Ventitrè anni appena e una carriera che comincia
già ad assumere un certo peso specifico, con quattro album ufficiali,
Faye Webster è il prototipo perfetto della giovane autrice di questi
anni: eclettica educazione artistica, un’attività parallela di apprezzata
fotografa nel campo pubblicitario e musicale, gusti sonori che crescono
nel subbuglio hip hop della scena di Atlanta, suo luogo di origine, e
una famiglia che la educa alla musica fin da bambina, assorbendo anche
le influenze della tradizione folk (la madre suonatrice di violino e chitarre,
il nonno musicista bluegrass). Il debutto discografico a soli sedici anni,
il vero exploit però nel 2019 grazie all’album Atlanta Millionaires
Club, con una copertina che colpisce per il “cattivo gusto” e una
musica assai più elegante, che media fra scrittura indie folk, tentazioni
pop e modernità r&b.
Faye non rinnega il passato, le prime esperienze musicali in un collettivo
hip hop, l’amicizia con il rapper Lil Yatchy, suo compagno di scuola,
ma poi intraprende la sua strada, che è in fondo legata alla canzone d’autore
americana, giusto spruzzata da una sensibilità più attuale. La fragilità
delle confessioni del nuovo I Know I'm Funny Haha è costruita
su queste dinamiche, un’eleganza sussurrata che attraversa l'intero spettro
degli undici brani, adottando una voce indie pop ma declinandola con strumenti
come pianoforte, chitarre acustiche e pedal steel (Matt “Pistol” Stoessel)

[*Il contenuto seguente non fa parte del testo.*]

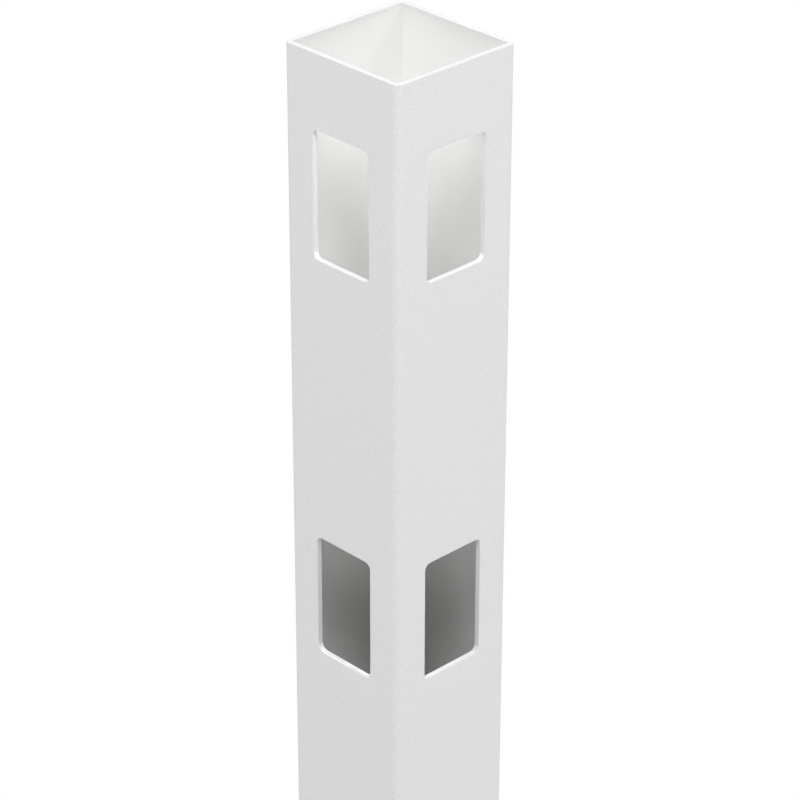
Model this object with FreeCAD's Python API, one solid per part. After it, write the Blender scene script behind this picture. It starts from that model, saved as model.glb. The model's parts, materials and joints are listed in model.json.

ed effluvi vagamente jazzy, quando invece ti aspetteresti colpi di synth
e stratificazioni elettriche più consone al genere. L’achimia funziona
in partenza e attira nel passo fluttunate di Better Distractions,
nel velluto di Sometimes e tra gli
slanci melodici quasi californiani che sottendono la melodia della stessa
I Know I'm Funny Haha. Soffice, dolcissima e colloquiale nel tono,
Faye Webster sceglie un mood sonoro e non lo molla fino alla fine, così
giunti ai sospiri di In a Good Way,
tra i momenti più delicati, ci accorgiamo anche dei limiti di un album
che non esce mai da un’atmosfera, da un’idea di suono che sulla distanza
risulta estenuante.
La pedal steel è un elemento esotico e di fascino Americana, sebbene l’anima
delle canzoni della Webster sia troppo ricercata per dirigersi verso la
tradizione tout court: non un male in assoluto, sia chiaro, ma un certo
artefatto languore, quello che risale tra le volute di steel e organo
in Kind Off, nel mantello di archi della flebile A Stranger
o tra i battiti lounge pop di A Dream with a Baseball Player, con
il suo contorno di morbidi sax, a lungo andare sembra trascinare l’ascolto
nell’indolenza. Al rush finale di Overslept (con la partecipazione
alla seconda voce di Mei Ehara), altro tenue bozzetto indie pop, e dell’acustica
di Hall of Me si arriva francamente un po’ stremati. Una certa
indifesa emotività è la cifra stilistica di molte giovani songwriter contemporanee:
non soprende che Faye Webster ne sia coinvolta a pieno titolo, ma reggere
un album intero è un’altra questione.